Stated problem:
Below are records; please set down exactly the lines from the first through the one containing "wire_pitch = 15; // [13:1:18]".

Records from a dataset:
---*---

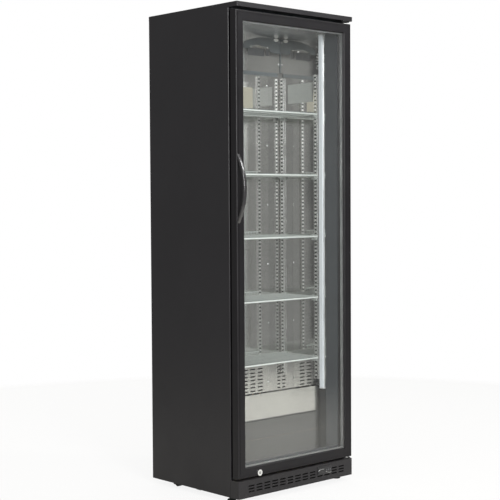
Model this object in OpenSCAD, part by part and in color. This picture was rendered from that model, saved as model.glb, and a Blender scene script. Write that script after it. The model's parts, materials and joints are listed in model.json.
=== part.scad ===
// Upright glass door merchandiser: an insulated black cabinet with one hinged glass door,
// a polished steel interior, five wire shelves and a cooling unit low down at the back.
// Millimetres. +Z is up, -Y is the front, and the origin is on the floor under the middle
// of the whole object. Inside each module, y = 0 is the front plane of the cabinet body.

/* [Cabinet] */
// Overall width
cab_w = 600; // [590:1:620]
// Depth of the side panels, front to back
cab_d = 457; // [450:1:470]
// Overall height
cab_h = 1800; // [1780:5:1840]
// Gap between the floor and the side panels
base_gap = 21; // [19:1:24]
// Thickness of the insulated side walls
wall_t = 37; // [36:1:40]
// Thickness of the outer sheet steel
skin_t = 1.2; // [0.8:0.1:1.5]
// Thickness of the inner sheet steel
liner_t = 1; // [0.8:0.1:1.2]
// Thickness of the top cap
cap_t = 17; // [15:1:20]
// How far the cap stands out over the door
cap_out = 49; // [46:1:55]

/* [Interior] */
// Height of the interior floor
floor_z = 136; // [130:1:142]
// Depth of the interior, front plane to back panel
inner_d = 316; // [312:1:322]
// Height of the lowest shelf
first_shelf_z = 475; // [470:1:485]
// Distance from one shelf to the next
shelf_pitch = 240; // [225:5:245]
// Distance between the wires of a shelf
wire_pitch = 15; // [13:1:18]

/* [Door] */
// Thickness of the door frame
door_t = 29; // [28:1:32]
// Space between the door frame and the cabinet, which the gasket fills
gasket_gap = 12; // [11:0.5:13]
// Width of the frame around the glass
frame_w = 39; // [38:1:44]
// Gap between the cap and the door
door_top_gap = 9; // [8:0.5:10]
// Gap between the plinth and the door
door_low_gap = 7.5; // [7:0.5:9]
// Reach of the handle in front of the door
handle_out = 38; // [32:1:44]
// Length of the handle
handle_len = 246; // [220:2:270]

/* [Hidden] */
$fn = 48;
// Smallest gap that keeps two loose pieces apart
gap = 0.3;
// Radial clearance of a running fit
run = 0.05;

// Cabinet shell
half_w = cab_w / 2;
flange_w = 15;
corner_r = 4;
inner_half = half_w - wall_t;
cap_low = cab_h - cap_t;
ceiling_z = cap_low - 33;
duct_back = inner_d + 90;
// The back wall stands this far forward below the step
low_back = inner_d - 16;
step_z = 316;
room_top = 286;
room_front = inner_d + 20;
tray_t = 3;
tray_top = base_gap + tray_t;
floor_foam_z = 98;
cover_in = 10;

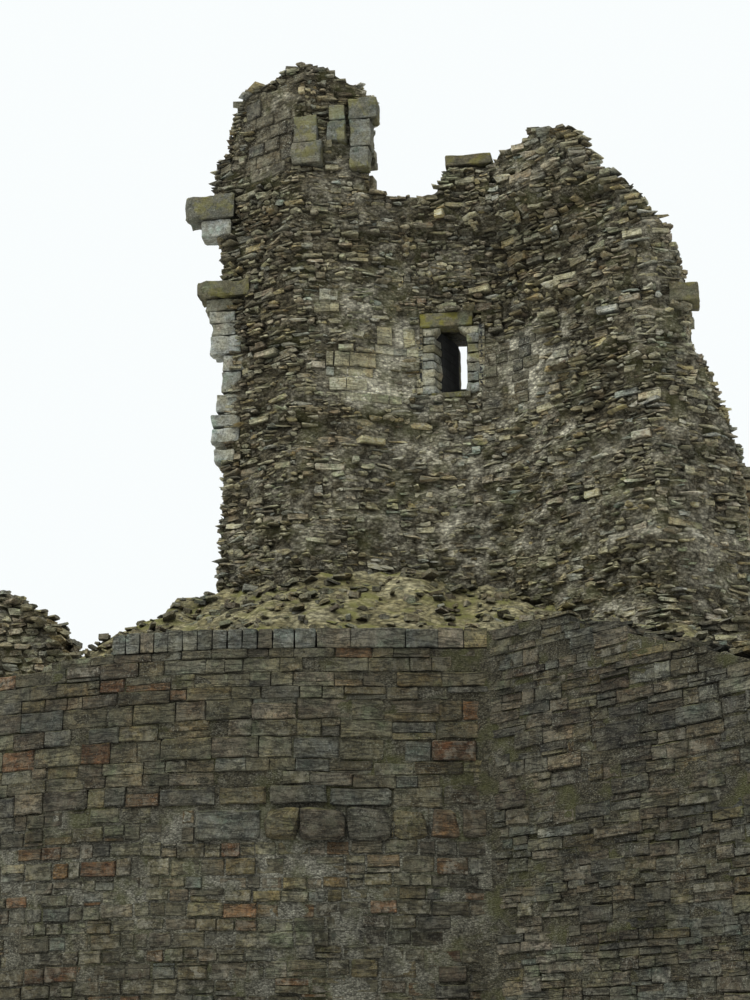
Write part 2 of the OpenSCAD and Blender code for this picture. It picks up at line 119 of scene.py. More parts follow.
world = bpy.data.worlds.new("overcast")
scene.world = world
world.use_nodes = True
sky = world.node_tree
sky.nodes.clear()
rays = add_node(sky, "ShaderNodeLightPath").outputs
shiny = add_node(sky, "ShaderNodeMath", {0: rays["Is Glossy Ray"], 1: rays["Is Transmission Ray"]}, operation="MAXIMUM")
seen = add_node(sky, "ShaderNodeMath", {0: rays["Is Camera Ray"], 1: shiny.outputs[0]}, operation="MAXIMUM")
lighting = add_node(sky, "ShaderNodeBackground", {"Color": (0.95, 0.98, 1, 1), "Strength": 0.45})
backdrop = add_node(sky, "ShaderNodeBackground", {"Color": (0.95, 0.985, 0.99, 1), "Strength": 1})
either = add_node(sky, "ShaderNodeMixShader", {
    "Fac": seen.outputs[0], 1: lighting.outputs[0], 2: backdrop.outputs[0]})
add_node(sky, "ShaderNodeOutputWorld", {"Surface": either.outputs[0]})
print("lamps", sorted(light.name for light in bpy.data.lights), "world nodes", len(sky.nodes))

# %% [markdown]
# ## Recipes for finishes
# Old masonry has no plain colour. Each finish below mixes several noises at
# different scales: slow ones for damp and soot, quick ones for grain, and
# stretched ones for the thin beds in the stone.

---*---

Result of the task:
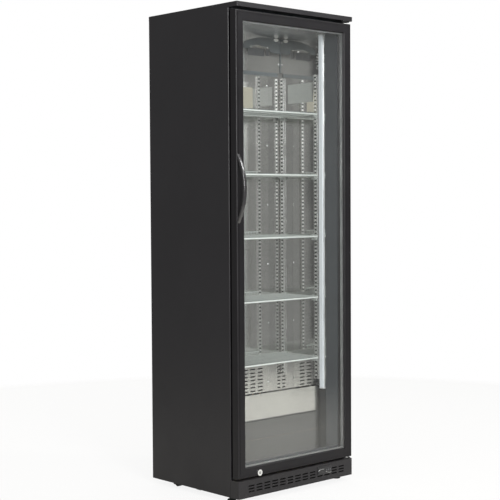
Model this object in OpenSCAD, part by part and in color. This picture was rendered from that model, saved as model.glb, and a Blender scene script. Write that script after it. The model's parts, materials and joints are listed in model.json.
=== part.scad ===
// Upright glass door merchandiser: an insulated black cabinet with one hinged glass door,
// a polished steel interior, five wire shelves and a cooling unit low down at the back.
// Millimetres. +Z is up, -Y is the front, and the origin is on the floor under the middle
// of the whole object. Inside each module, y = 0 is the front plane of the cabinet body.

/* [Cabinet] */
// Overall width
cab_w = 600; // [590:1:620]
// Depth of the side panels, front to back
cab_d = 457; // [450:1:470]
// Overall height
cab_h = 1800; // [1780:5:1840]
// Gap between the floor and the side panels
base_gap = 21; // [19:1:24]
// Thickness of the insulated side walls
wall_t = 37; // [36:1:40]
// Thickness of the outer sheet steel
skin_t = 1.2; // [0.8:0.1:1.5]
// Thickness of the inner sheet steel
liner_t = 1; // [0.8:0.1:1.2]
// Thickness of the top cap
cap_t = 17; // [15:1:20]
// How far the cap stands out over the door
cap_out = 49; // [46:1:55]

/* [Interior] */
// Height of the interior floor
floor_z = 136; // [130:1:142]
// Depth of the interior, front plane to back panel
inner_d = 316; // [312:1:322]
// Height of the lowest shelf
first_shelf_z = 475; // [470:1:485]
// Distance from one shelf to the next
shelf_pitch = 240; // [225:5:245]
// Distance between the wires of a shelf
wire_pitch = 15; // [13:1:18]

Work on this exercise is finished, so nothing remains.